[RECORDED INFORMATION]
-- Begin --

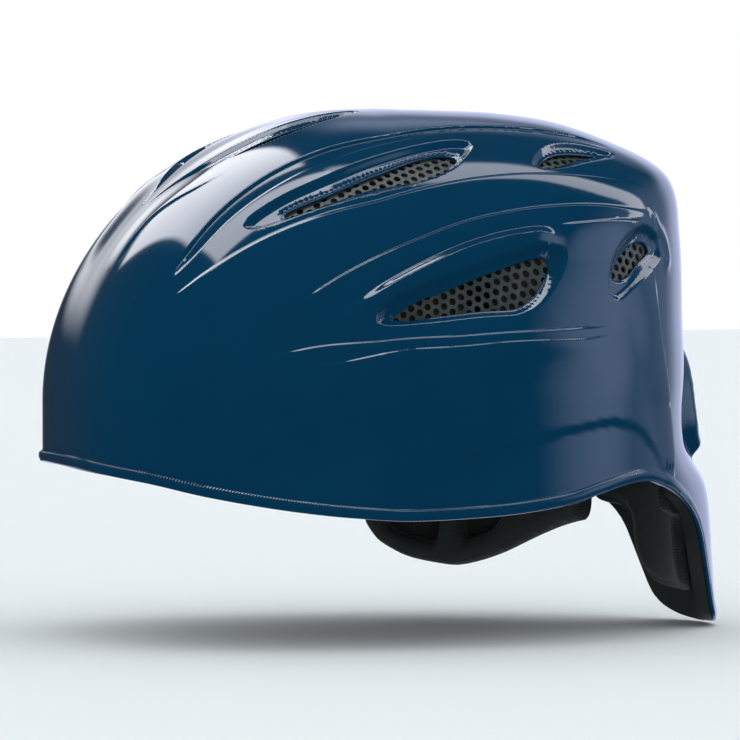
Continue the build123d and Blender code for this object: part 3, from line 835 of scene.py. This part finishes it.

-- End --
-- Begin --

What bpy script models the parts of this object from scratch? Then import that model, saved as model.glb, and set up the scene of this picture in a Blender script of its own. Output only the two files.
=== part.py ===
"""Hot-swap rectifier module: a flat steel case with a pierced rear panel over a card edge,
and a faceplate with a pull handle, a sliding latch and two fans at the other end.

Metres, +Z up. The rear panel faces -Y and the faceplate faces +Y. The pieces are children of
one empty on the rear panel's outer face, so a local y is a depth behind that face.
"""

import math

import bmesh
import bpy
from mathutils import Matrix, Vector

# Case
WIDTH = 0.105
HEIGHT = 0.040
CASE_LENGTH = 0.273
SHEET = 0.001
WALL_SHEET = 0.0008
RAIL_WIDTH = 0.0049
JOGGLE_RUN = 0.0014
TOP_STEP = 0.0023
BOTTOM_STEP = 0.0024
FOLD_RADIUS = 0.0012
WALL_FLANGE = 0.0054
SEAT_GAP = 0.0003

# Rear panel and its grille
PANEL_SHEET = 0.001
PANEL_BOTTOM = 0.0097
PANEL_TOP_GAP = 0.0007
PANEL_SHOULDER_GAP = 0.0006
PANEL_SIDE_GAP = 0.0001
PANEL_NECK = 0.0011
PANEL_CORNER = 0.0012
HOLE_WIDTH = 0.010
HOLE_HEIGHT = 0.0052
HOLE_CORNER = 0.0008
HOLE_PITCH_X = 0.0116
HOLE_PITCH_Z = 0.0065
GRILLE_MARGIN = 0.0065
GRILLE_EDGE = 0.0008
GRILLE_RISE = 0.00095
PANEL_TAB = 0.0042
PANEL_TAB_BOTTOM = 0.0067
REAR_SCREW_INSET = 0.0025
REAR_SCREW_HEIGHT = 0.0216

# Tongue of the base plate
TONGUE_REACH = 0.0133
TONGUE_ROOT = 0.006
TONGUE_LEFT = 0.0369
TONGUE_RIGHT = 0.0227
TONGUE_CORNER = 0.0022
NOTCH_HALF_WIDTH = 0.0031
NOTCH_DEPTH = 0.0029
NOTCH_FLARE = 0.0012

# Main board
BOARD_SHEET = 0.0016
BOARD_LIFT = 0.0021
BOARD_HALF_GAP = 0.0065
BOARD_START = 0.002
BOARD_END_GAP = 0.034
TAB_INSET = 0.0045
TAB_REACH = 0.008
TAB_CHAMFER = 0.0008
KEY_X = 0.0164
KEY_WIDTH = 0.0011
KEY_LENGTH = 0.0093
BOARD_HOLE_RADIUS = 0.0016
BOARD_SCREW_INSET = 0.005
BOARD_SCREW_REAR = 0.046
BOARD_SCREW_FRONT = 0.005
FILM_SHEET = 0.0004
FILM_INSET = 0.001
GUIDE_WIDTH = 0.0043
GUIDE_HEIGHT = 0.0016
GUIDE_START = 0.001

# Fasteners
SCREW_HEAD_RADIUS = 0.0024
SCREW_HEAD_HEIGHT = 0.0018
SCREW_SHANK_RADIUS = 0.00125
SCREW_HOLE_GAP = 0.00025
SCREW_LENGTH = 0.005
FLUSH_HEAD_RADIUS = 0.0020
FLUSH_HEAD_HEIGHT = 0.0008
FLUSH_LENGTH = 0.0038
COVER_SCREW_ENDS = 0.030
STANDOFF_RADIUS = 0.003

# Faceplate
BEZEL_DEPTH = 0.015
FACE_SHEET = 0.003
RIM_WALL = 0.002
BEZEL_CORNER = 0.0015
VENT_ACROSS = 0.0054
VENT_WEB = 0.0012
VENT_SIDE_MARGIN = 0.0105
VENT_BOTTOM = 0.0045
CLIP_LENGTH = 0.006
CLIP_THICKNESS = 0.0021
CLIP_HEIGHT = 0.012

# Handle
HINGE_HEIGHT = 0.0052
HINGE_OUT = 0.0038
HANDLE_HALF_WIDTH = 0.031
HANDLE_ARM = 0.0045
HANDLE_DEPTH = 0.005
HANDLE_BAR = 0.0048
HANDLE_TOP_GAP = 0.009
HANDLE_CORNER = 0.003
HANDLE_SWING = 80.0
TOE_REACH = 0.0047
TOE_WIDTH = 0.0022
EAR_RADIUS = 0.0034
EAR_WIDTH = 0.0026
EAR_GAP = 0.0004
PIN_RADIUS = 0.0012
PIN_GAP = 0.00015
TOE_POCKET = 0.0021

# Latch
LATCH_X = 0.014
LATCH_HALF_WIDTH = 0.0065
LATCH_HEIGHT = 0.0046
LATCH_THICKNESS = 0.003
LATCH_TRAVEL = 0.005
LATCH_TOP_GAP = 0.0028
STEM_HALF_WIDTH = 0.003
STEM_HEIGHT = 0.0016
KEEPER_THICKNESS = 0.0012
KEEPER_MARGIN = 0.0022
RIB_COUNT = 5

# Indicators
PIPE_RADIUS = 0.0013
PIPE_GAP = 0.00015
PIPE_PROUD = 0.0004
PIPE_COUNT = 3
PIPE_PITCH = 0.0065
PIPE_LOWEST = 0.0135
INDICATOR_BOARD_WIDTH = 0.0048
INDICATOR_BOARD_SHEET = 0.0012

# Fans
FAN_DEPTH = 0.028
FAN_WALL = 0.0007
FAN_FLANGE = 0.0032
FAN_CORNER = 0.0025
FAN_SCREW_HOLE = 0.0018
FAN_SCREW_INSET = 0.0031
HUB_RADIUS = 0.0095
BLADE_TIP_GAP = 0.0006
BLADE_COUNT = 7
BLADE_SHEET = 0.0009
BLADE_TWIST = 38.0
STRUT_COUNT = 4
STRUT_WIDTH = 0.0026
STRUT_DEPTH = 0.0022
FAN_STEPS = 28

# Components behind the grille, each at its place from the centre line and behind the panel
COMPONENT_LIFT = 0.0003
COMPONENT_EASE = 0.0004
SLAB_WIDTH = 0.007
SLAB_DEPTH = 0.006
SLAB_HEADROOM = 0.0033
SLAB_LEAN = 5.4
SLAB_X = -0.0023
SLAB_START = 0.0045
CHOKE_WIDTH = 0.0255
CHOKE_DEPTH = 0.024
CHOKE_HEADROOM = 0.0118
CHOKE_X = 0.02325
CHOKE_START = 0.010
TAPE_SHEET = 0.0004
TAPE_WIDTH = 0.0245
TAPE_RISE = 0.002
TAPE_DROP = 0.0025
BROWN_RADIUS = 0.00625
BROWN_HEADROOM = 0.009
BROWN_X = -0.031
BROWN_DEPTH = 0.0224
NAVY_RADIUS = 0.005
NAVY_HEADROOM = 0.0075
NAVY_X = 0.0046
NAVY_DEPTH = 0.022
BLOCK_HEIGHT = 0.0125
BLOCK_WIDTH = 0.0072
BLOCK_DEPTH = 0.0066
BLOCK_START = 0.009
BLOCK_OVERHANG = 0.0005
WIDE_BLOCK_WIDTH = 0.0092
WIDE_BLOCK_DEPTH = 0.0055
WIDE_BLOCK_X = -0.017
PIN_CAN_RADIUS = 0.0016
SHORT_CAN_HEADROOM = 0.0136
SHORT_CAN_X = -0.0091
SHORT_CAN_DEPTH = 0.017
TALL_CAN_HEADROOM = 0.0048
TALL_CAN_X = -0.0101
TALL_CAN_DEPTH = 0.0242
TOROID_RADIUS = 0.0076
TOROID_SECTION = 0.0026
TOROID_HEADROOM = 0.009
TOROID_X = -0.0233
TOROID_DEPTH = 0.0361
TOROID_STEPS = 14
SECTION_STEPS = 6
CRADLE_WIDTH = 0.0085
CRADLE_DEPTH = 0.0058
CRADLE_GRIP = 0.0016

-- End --

[THE REQUEST] Copy each line of the records containing the string "this".

[EXPECTED ANSWER]
Continue the build123d and Blender code for this object: part 3, from line 835 of scene.py. This part finishes it.
What bpy script models the parts of this object from scratch? Then import that model, saved as model.glb, and set up the scene of this picture in a Blender script of its own. Output only the two files.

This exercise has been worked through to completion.